O caso de Zanin é paradigmático: foi o defensor de Lula quando este foi condenado em Curitiba pelo juiz Sérgio Moro, no processo Lava Jato — uma investigação que revelou o maior escândalo de corrupção da história do país, com ramificações no Governo, em empresas estatais e no financiamento de partidos, em especial o PT. A sua nomeação para o Supremo pelo próprio cliente que antes defendera reforça a perceção de promiscuidade entre política e justiça. Moraes, por sua vez, mostra bem o trânsito entre ministérios, secretarias e tribunais, um trânsito que desvirtua a ideia de independência.

É precisamente aqui que o dilema brasileiro se agrava. Bolsonaro foi, de facto, um Presidente que gerou atrito social, alimentou divisões religiosas e ideológicas e cultivou um estilo violento de retórica política. O bolsonarismo é um fenómeno que mistura messianismo evangélico, nacionalismo exacerbado e desconfiança perante as instituições. Mas do outro lado não está um campo imaculado.

O PT, desde 2002, carregou consigo não apenas políticas sociais relevantes, mas também o peso de uma máquina de corrupção institucionalizada. A Lava Jato não foi invenção, foi realidade. E Lula, ainda que recuperado pela narrativa da esquerda internacional como símbolo de resistência, foi condenado e cumpriu prisão.
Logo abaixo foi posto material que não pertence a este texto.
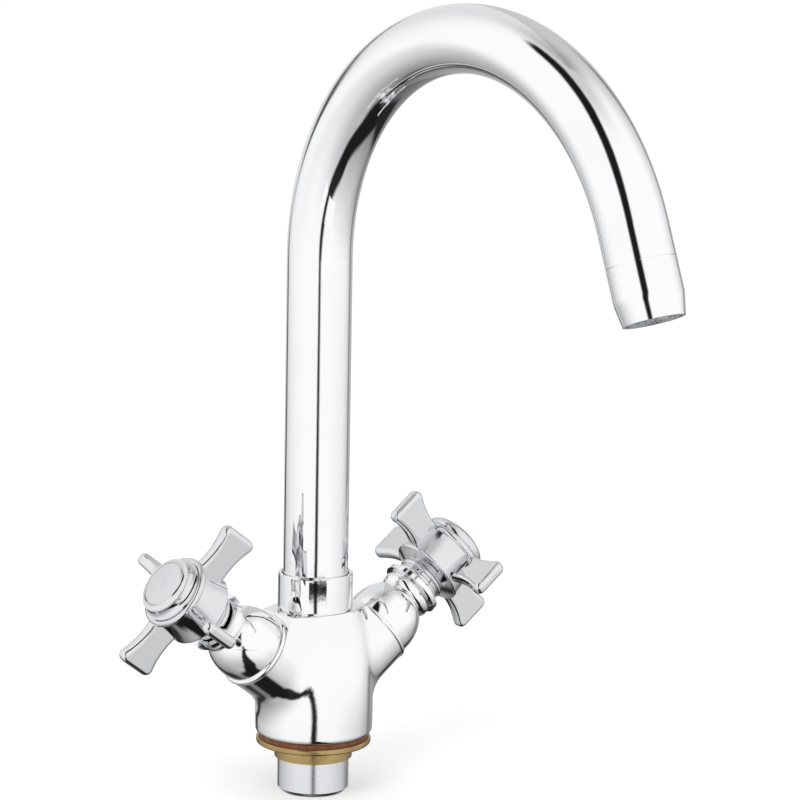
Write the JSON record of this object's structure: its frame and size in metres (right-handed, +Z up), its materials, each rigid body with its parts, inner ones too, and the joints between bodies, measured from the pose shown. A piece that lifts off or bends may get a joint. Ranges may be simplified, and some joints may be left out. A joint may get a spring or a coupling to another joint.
{
  "type": "two handle kitchen mixer tap",
  "caption": "Chromed deck-mounted kitchen mixer with a high swivelling gooseneck spout and two slanted cross handles on quarter-turn ceramic valves.",
  "frame": {"origin": "centre of the deck plane, where the centring ring's flange rests on the sink, on the axis of shank and riser", "axes": "+Z up along the riser, -Y the front, to which the spout points at rest, swivelled 1.5 degrees to +X as in the picture, +X towards the right (cold) handle"},
  "size_m": [0.1617, 0.2183, 0.2981],
  "materials": {
    "chrome_body": "bright chrome plate on a cast brass body",
    "chrome_tube": "bright chrome plate on drawn tube",
    "chrome_trim": "bright chrome plate on turned brass",
    "chrome_handle": "bright chrome plate on a die-cast handle",
    "index_metal": "satin chrome, bare of any mark",
    "ring_brass": "turned brass, slightly tarnished",
    "bare_brass": "machined brass",
    "gasket_fibre": "red-brown sealing fibre, matte",
    "black_rubber": "matte rubber",
    "white_acetal": "moulded acetal",
    "insert_plastic": "moulded plastic",
    "screen_steel": "punched stainless steel",
    "clip_steel": "plain stainless steel",
    "ceramic_disc": "lapped alumina"
  },
  "bodies": {
    "base": {"mixer_body": "chrome_body", "centring_ring": "ring_brass", "base_gasket": "gasket_fibre", "spout_collar": "chrome_trim", "slide_washer": "white_acetal", "left_headwork": "bare_brass", "left_headwork_seal": "black_rubber", "left_seat_seal": "black_rubber", "left_fixed_disc": "ceramic_disc", "left_bonnet": "chrome_trim", "right_headwork": "bare_brass", "right_headwork_seal": "black_rubber", "right_seat_seal": "black_rubber", "right_fixed_disc": "ceramic_disc", "right_bonnet": "chrome_trim"},
    "spout": {"spout_tube": "chrome_tube", "spout_foot": "bare_brass", "spout_seals": "black_rubber", "spout_nose": "chrome_tube", "outlet_seal": "black_rubber", "aerator_insert": "insert_plastic", "aerator_screen": "screen_steel", "aerator_shell": "chrome_trim"},
    "left_valve": {"left_handle": "chrome_handle", "left_index_cap": "index_metal", "left_handle_screw": "clip_steel", "left_spindle": "bare_brass", "left_spindle_seal": "black_rubber", "left_spindle_clip": "clip_steel", "left_moving_disc": "ceramic_disc"},
    "right_valve": {"right_handle": "chrome_handle", "right_index_cap": "index_metal", "right_handle_screw": "clip_steel", "right_spindle": "bare_brass", "right_spindle_seal": "black_rubber", "right_spindle_clip": "clip_steel", "right_moving_disc": "ceramic_disc"}
  },
  "joints": [
    {"name": "spout_swivel", "type": "hinge", "parent": "base", "child": "spout", "pos_m": [0, 0, 0.06], "axis": [0, 0, 1], "continuous": true},
    {"name": "left_handle_turn", "type": "hinge", "parent": "base", "child": "left_valve", "pos_m": [-0.05609, 0, 0.06037], "axis": [-0.8014, 0, 0.5982], "range_deg": [0, 90]},
    {"name": "right_handle_turn", "type": "hinge", "parent": "base", "child": "right_valve", "pos_m": [0.05609, 0, 0.06037], "axis": [0.8014, 0, 0.5982], "range_deg": [0, 90]}
  ]
}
Recorde-se o episódio em que Rousseff tentou nomear Lula ministro apenas para lhe conceder foro privilegiado, transferindo o seu processo para o Supremo onde ele próprio havia indicado juízes. Felizmente, essa tentativa de subverter a justiça não vingou. Recorde-se também o modo como o STF, anos mais tarde, anulou as condenações de Lula por questões processuais, permitindo-lhe regressar à disputa eleitoral em 2022. Houve quem visse nesse gesto não só a aplicação técnica da lei como uma manobra para devolver ao PT a possibilidade de disputar o poder contra Bolsonaro.

É inevitável, portanto, reconhecer que ambos os campos vivem de narrativas de vitimização política. Se antes se dizia que Moro instrumentalizou a justiça para impedir a eleição de Lula em 2018, agora muitos afirmam que a condenação de Bolsonaro serve para afastá-lo das urnas em 2026. O resultado é uma desconfiança generalizada: os brasileiros não sabem se a justiça julga em nome da lei ou em nome da política.
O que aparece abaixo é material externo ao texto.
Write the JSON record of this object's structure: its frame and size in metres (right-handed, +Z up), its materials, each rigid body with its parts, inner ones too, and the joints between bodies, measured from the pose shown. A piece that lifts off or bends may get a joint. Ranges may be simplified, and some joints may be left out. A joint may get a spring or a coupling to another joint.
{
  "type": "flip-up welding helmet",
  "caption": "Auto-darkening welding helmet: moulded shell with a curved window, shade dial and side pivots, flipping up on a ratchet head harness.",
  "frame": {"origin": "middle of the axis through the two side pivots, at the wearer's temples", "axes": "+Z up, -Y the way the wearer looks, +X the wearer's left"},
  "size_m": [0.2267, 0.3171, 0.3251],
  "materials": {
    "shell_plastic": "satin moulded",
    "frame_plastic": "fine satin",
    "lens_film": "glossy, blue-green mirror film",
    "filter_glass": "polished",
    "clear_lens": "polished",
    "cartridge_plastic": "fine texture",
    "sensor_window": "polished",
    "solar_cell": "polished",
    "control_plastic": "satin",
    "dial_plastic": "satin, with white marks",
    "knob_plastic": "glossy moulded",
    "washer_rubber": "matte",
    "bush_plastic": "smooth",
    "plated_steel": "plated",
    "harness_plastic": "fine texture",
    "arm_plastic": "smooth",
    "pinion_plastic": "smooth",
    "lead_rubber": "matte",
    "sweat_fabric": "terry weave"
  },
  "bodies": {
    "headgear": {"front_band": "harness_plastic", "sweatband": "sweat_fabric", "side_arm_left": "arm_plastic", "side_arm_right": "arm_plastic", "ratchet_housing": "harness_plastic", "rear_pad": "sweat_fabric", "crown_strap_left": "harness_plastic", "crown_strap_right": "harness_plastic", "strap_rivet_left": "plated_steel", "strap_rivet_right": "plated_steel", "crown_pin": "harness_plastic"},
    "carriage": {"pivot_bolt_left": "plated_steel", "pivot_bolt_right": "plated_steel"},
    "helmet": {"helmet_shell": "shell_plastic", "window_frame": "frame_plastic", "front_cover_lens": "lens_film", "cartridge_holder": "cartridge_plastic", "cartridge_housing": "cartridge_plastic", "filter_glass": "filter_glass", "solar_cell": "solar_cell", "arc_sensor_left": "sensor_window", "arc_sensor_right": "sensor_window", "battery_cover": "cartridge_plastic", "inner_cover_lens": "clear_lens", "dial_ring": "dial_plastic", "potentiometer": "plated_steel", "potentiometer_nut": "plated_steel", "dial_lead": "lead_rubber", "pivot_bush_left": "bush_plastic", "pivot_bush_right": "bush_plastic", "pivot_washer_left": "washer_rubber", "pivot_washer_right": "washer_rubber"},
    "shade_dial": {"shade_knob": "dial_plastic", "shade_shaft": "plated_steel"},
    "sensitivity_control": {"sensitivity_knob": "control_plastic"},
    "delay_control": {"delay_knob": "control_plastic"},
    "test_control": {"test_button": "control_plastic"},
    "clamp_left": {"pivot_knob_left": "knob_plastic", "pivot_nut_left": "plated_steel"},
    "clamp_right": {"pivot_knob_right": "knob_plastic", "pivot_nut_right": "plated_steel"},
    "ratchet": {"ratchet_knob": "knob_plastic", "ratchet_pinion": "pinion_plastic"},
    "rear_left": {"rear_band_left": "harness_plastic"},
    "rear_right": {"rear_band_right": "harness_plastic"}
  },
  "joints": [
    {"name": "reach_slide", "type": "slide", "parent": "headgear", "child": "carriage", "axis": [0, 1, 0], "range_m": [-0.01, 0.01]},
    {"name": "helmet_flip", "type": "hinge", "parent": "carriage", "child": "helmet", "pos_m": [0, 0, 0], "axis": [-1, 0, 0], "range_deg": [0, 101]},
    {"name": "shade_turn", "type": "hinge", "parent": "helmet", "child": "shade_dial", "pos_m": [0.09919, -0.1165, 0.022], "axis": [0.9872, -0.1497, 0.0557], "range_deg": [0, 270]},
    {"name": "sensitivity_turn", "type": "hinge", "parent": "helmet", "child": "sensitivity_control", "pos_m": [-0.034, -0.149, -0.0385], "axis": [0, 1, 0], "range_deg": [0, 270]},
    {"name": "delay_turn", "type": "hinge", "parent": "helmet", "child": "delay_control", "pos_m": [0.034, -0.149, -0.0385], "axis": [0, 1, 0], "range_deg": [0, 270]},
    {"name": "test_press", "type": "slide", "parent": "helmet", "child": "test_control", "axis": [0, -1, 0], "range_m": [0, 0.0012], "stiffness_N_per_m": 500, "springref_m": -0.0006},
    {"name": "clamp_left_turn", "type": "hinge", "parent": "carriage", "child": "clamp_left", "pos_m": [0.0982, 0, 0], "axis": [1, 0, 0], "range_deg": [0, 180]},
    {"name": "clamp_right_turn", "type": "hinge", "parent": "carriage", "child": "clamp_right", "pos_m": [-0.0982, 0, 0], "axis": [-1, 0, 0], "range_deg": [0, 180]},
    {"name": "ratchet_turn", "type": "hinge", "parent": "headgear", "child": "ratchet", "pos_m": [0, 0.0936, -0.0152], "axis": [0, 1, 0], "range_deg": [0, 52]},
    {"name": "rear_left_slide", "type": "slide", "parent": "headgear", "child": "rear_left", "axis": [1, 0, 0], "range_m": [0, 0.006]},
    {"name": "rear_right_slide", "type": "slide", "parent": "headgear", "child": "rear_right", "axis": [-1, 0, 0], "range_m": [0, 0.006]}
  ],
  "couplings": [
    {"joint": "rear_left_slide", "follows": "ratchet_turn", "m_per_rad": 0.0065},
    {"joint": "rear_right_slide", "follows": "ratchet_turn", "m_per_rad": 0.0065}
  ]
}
A verdade é que esta lógica de “nós contra eles” corrói a democracia brasileira. Bolsonaro e Lula representam, cada um à sua maneira, uma captura da política por projetos pessoais e messiânicos. Ambos cultivaram redes de apoio que não hesitam em pôr em causa instituições quando lhes são desfavoráveis: veja-se a amizade de Bolsonaro com Trump. Ambos alimentaram divisões sociais profundas. E ambos têm atrás de si histórias de compromissos obscuros, seja no financiamento político, seja nas alianças internacionais.
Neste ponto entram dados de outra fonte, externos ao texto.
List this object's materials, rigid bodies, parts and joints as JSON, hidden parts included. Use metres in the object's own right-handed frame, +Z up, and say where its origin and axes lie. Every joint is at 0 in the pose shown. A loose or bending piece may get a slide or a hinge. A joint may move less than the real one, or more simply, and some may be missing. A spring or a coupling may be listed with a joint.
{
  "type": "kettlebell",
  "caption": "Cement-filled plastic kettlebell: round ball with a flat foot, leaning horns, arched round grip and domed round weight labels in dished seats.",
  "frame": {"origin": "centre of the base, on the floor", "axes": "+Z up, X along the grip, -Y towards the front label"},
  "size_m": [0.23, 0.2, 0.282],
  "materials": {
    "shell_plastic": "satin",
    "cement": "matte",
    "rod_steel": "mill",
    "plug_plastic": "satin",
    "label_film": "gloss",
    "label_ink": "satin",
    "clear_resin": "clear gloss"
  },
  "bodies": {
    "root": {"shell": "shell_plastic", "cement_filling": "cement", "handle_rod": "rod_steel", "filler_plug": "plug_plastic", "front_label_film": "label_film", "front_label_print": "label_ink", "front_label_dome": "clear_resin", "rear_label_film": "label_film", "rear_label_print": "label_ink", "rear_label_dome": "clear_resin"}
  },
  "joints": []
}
Lula é hoje um Presidente que critica a Europa, relativiza a agressão russa à Ucrânia, aproxima-se da China e da Venezuela, e até foi acusado de beneficiar de financiamento externo para se manter no poder. Já Bolsonaro radicalizou a direita e abriu espaço para discursos autoritários e violentos.

O Brasil precisa, portanto, de mais do que a alternância entre dois projetos falhados. Precisa de uma nova liderança, capaz de se apresentar sem estar prisioneira de um passado de corrupção ou de uma retórica de confronto. Alguém que represente modernidade, cosmopolitismo e visão de futuro. O atual governador do Rio Grande do Sul, Eduardo Leite, com experiência sólida à frente de um dos estados mais ricos e desenvolvidos, surge como exemplo de uma geração que pode romper com esta lógica binária.

Nos últimos trinta anos, a cadeira presidencial conheceu escândalos e quedas: Fernando Collor de Mello, eleito como salvador, foi destituído; Dilma Rousseff, eleita com a promessa de continuidade social, caiu pelo mesmo instrumento; Lula esteve preso; Bolsonaro é agora condenado. Apenas Fernando Henrique Cardoso, entre 1995 e 2003, conseguiu preservar o cargo com dignidade e respeito institucional. Este contraste mostra como a política brasileira falhou em criar continuidade, estabilidade e credibilidade.

A aquarela do Brasil, afinal, continua inacabada. Um país de cores exuberantes, mas de instituições frágeis. A condenação de Bolsonaro é sinal de que a justiça pode atingir até os mais poderosos, mas também um lembrete de que o sistema está corroído pela interferência recíproca entre política e tribunais.

O futuro brasileiro não pode continuar refém de um duelo entre dois fantasmas do passado. Precisa de uma nova narrativa, de uma nova paleta de cores, de uma liderança que não pinte a justiça com as tintas da política nem a política com as manchas da impunidade. Só assim a música poderá voltar a soar como promessa e não como ironia.